### Given request
Single out the lines of the material that contain "this" and copy them.

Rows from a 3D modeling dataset
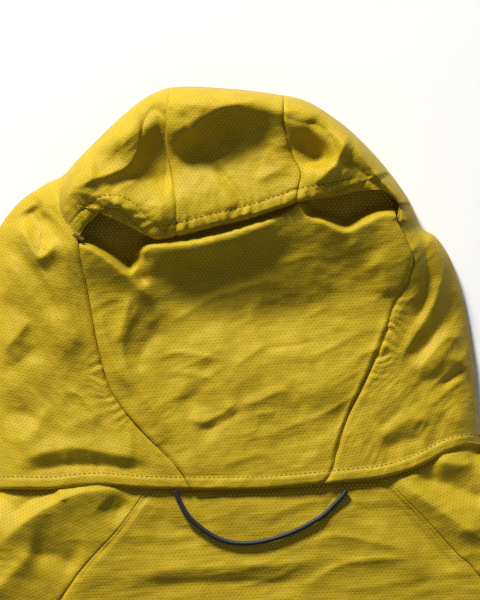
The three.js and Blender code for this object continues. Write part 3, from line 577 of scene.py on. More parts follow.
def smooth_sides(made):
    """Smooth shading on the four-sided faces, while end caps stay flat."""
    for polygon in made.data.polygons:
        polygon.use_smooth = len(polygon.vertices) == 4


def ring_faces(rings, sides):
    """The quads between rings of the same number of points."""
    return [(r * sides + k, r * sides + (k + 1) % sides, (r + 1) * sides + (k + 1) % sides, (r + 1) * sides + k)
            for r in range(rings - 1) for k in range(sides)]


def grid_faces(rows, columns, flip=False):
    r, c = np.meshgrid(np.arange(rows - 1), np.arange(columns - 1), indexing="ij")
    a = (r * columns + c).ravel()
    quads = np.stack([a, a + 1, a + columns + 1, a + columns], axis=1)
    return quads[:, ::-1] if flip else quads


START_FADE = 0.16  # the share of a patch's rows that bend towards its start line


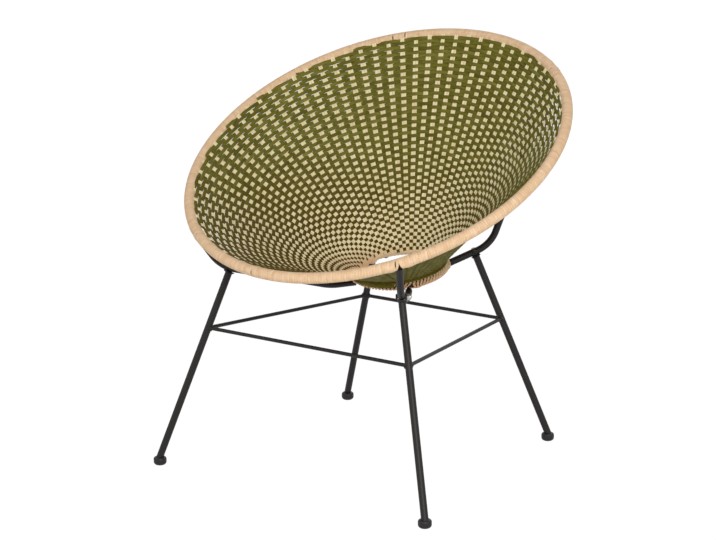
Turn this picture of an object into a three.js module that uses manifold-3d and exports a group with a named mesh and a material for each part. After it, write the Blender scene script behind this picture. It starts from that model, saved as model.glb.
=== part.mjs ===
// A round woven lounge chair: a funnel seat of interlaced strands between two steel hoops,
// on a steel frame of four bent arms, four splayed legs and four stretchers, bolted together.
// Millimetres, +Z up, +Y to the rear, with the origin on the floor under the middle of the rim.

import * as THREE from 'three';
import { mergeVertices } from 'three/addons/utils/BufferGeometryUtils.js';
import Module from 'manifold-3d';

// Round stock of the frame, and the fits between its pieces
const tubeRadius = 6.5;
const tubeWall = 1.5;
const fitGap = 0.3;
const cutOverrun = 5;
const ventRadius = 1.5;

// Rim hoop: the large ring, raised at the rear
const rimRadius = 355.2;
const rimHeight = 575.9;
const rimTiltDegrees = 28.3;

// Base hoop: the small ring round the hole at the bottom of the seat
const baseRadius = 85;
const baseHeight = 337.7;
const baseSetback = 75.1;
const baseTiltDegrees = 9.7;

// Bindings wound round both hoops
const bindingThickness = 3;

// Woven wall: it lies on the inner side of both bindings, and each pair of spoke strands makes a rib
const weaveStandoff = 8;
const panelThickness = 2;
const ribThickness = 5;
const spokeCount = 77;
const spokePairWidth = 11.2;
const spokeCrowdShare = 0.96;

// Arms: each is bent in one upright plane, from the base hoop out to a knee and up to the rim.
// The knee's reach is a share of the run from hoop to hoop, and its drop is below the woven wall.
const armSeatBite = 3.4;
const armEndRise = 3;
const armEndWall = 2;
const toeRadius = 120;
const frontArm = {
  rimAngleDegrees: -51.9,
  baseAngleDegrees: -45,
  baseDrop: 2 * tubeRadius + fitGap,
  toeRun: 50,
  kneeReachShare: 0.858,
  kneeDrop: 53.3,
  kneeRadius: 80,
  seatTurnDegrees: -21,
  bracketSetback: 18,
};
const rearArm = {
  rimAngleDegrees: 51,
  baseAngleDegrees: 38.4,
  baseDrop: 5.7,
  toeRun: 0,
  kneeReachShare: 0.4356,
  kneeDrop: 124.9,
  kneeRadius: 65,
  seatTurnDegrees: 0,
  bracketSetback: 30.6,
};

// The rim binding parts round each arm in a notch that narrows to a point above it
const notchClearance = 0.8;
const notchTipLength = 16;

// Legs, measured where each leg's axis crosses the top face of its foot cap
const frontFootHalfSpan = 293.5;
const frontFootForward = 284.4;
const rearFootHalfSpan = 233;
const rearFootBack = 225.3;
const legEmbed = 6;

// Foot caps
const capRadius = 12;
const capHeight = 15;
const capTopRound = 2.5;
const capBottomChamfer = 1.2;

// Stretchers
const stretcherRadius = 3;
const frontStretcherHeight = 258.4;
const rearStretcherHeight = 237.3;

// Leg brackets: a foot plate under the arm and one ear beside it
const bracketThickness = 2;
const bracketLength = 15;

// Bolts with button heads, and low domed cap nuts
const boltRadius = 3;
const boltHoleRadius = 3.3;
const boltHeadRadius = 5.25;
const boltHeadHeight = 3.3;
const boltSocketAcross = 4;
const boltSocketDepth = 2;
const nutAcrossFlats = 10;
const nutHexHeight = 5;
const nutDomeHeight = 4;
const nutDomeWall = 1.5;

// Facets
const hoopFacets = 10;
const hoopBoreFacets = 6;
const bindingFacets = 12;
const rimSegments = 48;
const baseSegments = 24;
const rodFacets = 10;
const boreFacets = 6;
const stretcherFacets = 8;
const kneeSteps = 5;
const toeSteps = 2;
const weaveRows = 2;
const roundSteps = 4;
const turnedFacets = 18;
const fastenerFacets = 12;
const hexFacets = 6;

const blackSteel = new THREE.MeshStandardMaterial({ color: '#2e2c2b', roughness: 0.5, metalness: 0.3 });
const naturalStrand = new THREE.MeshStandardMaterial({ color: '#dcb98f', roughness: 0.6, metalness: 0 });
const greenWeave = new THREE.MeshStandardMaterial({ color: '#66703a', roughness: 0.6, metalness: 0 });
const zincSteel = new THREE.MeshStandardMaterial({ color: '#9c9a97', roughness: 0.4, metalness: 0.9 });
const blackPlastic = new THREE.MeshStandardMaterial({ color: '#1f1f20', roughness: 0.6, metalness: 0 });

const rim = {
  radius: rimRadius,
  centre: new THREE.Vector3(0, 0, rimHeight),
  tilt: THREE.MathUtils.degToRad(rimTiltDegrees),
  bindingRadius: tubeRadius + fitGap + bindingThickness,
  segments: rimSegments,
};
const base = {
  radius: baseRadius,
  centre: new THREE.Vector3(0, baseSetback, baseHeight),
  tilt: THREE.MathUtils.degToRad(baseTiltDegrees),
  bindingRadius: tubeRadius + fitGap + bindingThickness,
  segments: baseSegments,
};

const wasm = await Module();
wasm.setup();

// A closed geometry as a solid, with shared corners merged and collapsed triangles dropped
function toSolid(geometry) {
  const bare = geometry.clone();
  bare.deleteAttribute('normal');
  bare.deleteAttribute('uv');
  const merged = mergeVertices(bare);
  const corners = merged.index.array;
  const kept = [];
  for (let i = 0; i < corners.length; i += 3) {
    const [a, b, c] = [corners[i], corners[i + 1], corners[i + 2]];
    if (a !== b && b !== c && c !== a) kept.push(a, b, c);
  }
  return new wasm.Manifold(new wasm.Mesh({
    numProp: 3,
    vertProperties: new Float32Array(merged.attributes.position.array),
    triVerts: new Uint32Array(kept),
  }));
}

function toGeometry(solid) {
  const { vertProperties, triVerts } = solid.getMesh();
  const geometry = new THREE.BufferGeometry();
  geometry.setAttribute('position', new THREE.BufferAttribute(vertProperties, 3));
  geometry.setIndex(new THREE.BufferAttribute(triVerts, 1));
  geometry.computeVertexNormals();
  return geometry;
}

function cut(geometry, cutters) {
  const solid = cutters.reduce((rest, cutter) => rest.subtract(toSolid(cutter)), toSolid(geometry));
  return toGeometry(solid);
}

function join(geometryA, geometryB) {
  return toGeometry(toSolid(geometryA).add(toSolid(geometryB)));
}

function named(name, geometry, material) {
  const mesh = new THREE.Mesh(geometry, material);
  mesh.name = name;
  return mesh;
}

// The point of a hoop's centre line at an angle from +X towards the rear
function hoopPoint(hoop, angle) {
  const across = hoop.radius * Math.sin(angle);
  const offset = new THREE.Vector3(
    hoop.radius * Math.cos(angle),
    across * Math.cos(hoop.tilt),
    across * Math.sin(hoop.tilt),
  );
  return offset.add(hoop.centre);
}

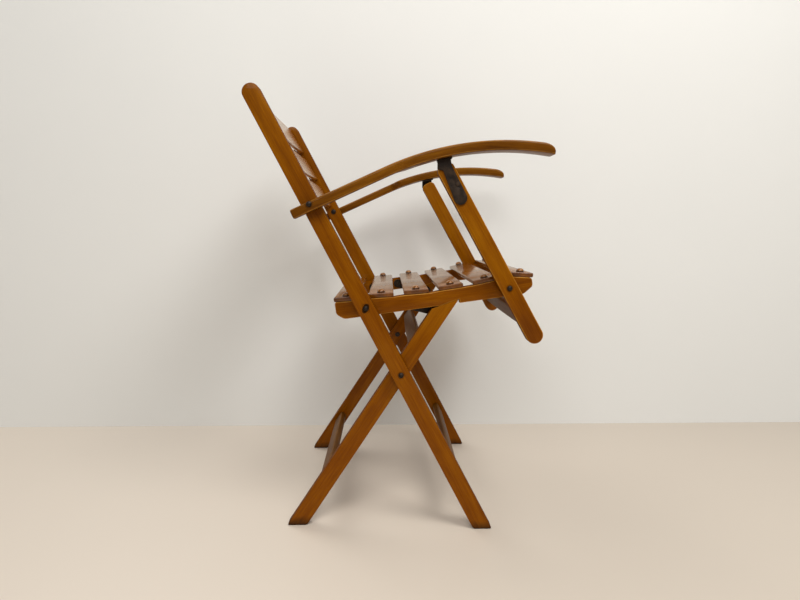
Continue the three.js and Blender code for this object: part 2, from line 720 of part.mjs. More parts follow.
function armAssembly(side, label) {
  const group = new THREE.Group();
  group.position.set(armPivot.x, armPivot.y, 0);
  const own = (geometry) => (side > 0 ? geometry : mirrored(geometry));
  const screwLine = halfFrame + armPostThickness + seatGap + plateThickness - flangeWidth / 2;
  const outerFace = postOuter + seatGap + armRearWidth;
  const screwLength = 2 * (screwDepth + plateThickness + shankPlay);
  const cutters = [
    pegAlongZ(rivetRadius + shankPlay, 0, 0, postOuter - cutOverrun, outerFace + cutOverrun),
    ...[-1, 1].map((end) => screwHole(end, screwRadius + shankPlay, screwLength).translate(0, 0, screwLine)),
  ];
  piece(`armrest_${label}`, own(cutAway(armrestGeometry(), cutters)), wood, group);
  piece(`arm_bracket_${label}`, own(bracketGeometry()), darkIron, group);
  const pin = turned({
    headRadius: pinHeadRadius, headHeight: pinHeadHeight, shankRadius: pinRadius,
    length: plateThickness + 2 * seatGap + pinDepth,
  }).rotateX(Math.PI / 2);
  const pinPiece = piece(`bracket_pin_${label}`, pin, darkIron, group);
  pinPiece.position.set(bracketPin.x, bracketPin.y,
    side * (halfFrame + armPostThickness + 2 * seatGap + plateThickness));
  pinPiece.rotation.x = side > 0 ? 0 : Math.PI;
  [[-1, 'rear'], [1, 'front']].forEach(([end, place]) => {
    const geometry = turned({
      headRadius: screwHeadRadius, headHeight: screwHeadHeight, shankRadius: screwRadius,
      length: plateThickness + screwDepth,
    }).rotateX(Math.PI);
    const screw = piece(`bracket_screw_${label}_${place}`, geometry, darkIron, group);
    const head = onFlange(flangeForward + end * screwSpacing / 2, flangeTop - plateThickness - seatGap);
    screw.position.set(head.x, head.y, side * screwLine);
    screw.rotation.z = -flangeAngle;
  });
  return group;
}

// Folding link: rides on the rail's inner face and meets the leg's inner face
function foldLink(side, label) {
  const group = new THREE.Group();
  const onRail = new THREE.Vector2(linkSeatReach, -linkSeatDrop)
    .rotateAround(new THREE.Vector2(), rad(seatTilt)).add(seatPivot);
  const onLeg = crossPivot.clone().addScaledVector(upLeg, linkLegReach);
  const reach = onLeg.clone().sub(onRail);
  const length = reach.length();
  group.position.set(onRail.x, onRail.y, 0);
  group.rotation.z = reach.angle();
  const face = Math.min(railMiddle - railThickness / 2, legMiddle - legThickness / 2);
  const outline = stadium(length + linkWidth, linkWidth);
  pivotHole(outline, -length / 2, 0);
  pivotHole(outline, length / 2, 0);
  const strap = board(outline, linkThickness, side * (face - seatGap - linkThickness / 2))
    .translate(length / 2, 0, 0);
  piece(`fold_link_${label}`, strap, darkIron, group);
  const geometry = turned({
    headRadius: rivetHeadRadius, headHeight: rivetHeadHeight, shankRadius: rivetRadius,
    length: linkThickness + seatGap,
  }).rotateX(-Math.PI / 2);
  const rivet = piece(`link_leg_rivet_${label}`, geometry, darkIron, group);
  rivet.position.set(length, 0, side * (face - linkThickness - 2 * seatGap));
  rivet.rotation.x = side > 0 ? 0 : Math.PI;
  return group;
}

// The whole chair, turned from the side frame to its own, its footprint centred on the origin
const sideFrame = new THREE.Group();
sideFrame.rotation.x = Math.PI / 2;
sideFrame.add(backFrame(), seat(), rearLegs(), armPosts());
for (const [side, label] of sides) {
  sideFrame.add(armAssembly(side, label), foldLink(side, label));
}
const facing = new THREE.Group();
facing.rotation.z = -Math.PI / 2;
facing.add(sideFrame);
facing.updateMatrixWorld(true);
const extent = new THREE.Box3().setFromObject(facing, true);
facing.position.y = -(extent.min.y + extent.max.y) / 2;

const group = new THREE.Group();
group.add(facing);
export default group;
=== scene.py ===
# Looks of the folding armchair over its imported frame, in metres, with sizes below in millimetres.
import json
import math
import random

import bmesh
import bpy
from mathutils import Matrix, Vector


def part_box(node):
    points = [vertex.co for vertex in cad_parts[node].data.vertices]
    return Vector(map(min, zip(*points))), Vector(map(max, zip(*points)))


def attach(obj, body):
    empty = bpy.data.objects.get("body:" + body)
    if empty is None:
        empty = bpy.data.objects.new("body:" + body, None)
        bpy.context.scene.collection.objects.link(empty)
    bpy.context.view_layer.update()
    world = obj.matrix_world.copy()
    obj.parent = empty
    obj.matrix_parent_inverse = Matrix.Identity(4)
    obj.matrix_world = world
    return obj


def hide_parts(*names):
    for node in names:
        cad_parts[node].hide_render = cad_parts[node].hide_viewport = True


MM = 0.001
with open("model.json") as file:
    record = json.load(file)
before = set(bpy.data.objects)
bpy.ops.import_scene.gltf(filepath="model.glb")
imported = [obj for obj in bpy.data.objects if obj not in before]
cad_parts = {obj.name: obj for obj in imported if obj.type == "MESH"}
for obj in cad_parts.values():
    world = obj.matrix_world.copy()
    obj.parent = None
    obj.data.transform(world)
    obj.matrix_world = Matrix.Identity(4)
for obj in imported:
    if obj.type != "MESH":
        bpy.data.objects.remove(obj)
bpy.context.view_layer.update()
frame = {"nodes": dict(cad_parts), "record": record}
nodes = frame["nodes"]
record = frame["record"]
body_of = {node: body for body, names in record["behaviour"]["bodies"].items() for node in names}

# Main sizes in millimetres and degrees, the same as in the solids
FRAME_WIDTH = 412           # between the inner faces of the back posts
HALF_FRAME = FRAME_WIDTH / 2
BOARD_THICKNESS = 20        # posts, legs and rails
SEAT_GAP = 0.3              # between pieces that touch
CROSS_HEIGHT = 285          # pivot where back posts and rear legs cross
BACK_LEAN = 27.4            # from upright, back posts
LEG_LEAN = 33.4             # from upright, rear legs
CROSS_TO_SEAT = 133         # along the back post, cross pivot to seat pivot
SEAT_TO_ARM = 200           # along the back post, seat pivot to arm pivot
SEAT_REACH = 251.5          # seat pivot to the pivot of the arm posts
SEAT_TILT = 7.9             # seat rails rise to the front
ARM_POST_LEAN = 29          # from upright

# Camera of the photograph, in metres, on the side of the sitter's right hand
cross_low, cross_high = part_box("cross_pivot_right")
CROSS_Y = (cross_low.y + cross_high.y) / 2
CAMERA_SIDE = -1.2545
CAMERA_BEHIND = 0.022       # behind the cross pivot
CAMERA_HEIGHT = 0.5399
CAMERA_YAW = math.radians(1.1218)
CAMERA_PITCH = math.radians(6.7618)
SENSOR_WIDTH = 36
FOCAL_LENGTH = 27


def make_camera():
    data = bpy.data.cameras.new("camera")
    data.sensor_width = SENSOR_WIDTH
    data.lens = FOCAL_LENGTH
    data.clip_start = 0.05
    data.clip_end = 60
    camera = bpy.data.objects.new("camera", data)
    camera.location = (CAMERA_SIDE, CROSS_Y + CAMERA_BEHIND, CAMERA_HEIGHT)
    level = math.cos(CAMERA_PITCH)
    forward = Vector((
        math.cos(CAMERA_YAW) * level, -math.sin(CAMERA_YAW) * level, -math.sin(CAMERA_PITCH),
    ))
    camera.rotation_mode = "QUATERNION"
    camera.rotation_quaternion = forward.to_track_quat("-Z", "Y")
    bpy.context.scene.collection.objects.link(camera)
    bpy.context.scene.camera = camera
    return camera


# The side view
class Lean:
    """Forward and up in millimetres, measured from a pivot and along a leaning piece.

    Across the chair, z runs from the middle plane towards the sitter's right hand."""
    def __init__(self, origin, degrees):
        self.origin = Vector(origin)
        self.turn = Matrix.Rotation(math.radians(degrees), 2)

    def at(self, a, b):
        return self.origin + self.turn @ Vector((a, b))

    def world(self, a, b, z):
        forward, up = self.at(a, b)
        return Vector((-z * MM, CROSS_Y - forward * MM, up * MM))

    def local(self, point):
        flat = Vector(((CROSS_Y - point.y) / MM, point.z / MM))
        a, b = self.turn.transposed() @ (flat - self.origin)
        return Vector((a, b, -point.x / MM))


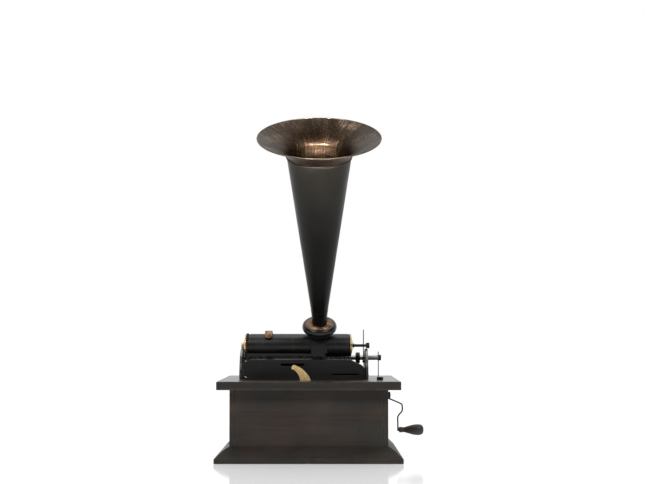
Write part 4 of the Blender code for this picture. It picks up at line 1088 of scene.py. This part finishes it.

### Reply to the task
The three.js and Blender code for this object continues. Write part 3, from line 577 of scene.py on. More parts follow.
Turn this picture of an object into a three.js module that uses manifold-3d and exports a group with a named mesh and a material for each part. After it, write the Blender scene script behind this picture. It starts from that model, saved as model.glb.
Continue the three.js and Blender code for this object: part 2, from line 720 of part.mjs. More parts follow.
Write part 4 of the Blender code for this picture. It picks up at line 1088 of scene.py. This part finishes it.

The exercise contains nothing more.